Write the material out again, line by line, exactly as it is.
---------- Dataset content
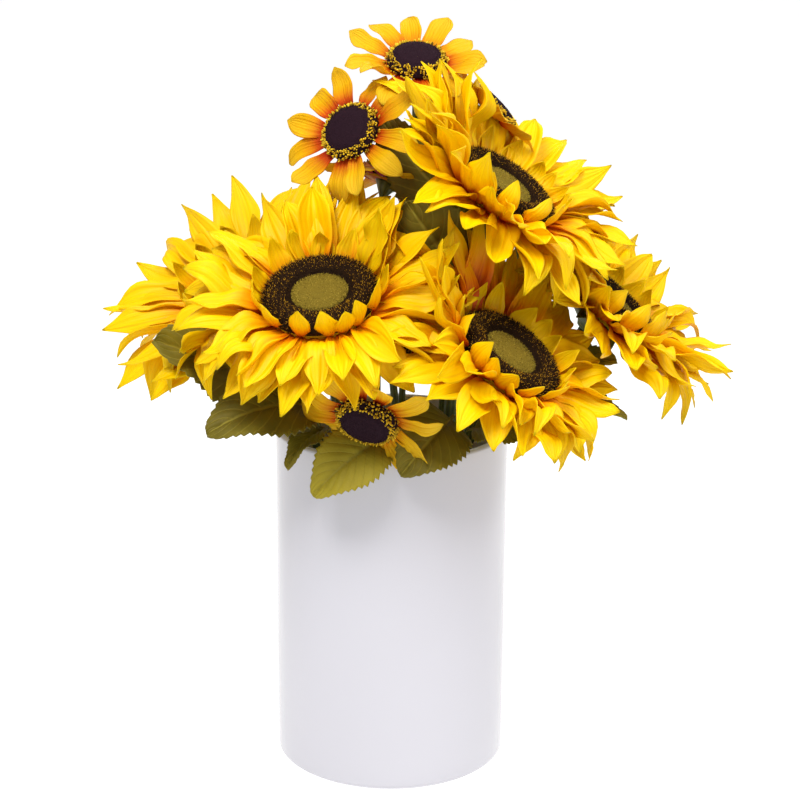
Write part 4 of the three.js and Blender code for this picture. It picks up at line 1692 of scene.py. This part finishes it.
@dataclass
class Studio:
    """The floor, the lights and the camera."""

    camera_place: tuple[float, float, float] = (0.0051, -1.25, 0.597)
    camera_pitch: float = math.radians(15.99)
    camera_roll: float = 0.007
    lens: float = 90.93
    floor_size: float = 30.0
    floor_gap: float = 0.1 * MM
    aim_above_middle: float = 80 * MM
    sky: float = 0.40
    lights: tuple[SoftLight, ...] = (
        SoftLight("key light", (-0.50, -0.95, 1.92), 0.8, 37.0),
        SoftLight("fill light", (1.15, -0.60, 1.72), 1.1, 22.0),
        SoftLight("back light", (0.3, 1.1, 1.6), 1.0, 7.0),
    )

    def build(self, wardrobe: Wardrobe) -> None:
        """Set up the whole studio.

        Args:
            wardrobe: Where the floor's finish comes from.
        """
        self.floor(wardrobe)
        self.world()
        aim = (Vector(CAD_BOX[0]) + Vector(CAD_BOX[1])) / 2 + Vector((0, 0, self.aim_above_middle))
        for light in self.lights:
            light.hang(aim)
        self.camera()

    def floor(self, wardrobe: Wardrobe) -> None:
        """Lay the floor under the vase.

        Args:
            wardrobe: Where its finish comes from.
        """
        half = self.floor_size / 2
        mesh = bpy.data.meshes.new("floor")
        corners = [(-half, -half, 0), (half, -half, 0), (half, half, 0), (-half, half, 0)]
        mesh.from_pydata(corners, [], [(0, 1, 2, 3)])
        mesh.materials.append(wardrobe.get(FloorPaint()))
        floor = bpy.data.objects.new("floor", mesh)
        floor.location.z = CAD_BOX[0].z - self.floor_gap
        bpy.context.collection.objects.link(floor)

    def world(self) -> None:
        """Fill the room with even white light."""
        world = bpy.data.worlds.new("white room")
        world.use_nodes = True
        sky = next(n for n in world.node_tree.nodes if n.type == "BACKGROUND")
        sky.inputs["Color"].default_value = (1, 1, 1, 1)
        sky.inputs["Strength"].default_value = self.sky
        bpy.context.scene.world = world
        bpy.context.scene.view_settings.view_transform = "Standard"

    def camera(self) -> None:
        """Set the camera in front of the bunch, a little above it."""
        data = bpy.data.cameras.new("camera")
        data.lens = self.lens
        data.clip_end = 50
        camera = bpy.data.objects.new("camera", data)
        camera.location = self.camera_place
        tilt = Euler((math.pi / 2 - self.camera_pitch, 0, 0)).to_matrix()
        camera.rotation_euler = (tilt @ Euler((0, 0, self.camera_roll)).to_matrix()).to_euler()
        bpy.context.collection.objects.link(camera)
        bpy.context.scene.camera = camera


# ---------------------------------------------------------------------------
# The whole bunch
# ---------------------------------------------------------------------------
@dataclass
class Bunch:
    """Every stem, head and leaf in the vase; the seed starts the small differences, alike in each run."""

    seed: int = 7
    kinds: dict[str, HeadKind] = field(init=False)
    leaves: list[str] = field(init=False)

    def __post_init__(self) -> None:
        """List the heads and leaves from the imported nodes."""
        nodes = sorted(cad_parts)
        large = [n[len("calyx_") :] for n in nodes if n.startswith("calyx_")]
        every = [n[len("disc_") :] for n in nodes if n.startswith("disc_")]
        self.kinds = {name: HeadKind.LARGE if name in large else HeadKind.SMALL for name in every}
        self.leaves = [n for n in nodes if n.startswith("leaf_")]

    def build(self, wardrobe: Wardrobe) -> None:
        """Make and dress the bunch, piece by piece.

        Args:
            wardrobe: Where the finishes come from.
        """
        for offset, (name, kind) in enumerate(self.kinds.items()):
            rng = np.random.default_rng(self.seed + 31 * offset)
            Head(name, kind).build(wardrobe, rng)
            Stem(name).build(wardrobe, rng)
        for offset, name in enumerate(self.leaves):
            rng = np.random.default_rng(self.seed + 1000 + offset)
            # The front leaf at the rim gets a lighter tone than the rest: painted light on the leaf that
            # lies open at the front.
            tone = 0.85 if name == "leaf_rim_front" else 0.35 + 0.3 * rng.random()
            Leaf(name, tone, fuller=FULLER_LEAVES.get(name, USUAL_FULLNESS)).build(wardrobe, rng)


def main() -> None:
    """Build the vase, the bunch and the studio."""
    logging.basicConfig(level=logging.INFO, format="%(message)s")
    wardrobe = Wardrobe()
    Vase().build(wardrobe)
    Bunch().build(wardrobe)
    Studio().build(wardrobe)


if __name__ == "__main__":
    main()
--------------------
Task response:
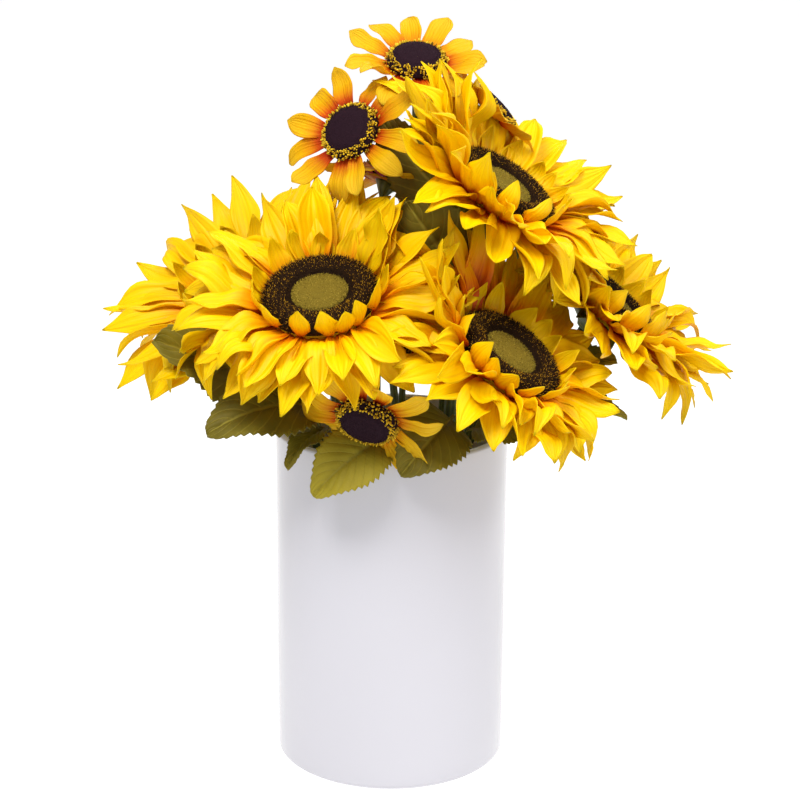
Write part 4 of the three.js and Blender code for this picture. It picks up at line 1692 of scene.py. This part finishes it.
@dataclass
class Studio:
    """The floor, the lights and the camera."""

    camera_place: tuple[float, float, float] = (0.0051, -1.25, 0.597)
    camera_pitch: float = math.radians(15.99)
    camera_roll: float = 0.007
    lens: float = 90.93
    floor_size: float = 30.0
    floor_gap: float = 0.1 * MM
    aim_above_middle: float = 80 * MM
    sky: float = 0.40
    lights: tuple[SoftLight, ...] = (
        SoftLight("key light", (-0.50, -0.95, 1.92), 0.8, 37.0),
        SoftLight("fill light", (1.15, -0.60, 1.72), 1.1, 22.0),
        SoftLight("back light", (0.3, 1.1, 1.6), 1.0, 7.0),
    )

    def build(self, wardrobe: Wardrobe) -> None:
        """Set up the whole studio.

        Args:
            wardrobe: Where the floor's finish comes from.
        """
        self.floor(wardrobe)
        self.world()
        aim = (Vector(CAD_BOX[0]) + Vector(CAD_BOX[1])) / 2 + Vector((0, 0, self.aim_above_middle))
        for light in self.lights:
            light.hang(aim)
        self.camera()

    def floor(self, wardrobe: Wardrobe) -> None:
        """Lay the floor under the vase.

        Args:
            wardrobe: Where its finish comes from.
        """
        half = self.floor_size / 2
        mesh = bpy.data.meshes.new("floor")
        corners = [(-half, -half, 0), (half, -half, 0), (half, half, 0), (-half, half, 0)]
        mesh.from_pydata(corners, [], [(0, 1, 2, 3)])
        mesh.materials.append(wardrobe.get(FloorPaint()))
        floor = bpy.data.objects.new("floor", mesh)
        floor.location.z = CAD_BOX[0].z - self.floor_gap
        bpy.context.collection.objects.link(floor)

    def world(self) -> None:
        """Fill the room with even white light."""
        world = bpy.data.worlds.new("white room")
        world.use_nodes = True
        sky = next(n for n in world.node_tree.nodes if n.type == "BACKGROUND")
        sky.inputs["Color"].default_value = (1, 1, 1, 1)
        sky.inputs["Strength"].default_value = self.sky
        bpy.context.scene.world = world
        bpy.context.scene.view_settings.view_transform = "Standard"

    def camera(self) -> None:
        """Set the camera in front of the bunch, a little above it."""
        data = bpy.data.cameras.new("camera")
        data.lens = self.lens
        data.clip_end = 50
        camera = bpy.data.objects.new("camera", data)
        camera.location = self.camera_place
        tilt = Euler((math.pi / 2 - self.camera_pitch, 0, 0)).to_matrix()
        camera.rotation_euler = (tilt @ Euler((0, 0, self.camera_roll)).to_matrix()).to_euler()
        bpy.context.collection.objects.link(camera)
        bpy.context.scene.camera = camera


# ---------------------------------------------------------------------------
# The whole bunch
# ---------------------------------------------------------------------------
@dataclass
class Bunch:
    """Every stem, head and leaf in the vase; the seed starts the small differences, alike in each run."""

    seed: int = 7
    kinds: dict[str, HeadKind] = field(init=False)
    leaves: list[str] = field(init=False)

    def __post_init__(self) -> None:
        """List the heads and leaves from the imported nodes."""
        nodes = sorted(cad_parts)
        large = [n[len("calyx_") :] for n in nodes if n.startswith("calyx_")]
        every = [n[len("disc_") :] for n in nodes if n.startswith("disc_")]
        self.kinds = {name: HeadKind.LARGE if name in large else HeadKind.SMALL for name in every}
        self.leaves = [n for n in nodes if n.startswith("leaf_")]

    def build(self, wardrobe: Wardrobe) -> None:
        """Make and dress the bunch, piece by piece.

        Args:
            wardrobe: Where the finishes come from.
        """
        for offset, (name, kind) in enumerate(self.kinds.items()):
            rng = np.random.default_rng(self.seed + 31 * offset)
            Head(name, kind).build(wardrobe, rng)
            Stem(name).build(wardrobe, rng)
        for offset, name in enumerate(self.leaves):
            rng = np.random.default_rng(self.seed + 1000 + offset)
            # The front leaf at the rim gets a lighter tone than the rest: painted light on the leaf that
            # lies open at the front.
            tone = 0.85 if name == "leaf_rim_front" else 0.35 + 0.3 * rng.random()
            Leaf(name, tone, fuller=FULLER_LEAVES.get(name, USUAL_FULLNESS)).build(wardrobe, rng)


def main() -> None:
    """Build the vase, the bunch and the studio."""
    logging.basicConfig(level=logging.INFO, format="%(message)s")
    wardrobe = Wardrobe()
    Vase().build(wardrobe)
    Bunch().build(wardrobe)
    Studio().build(wardrobe)


if __name__ == "__main__":
    main()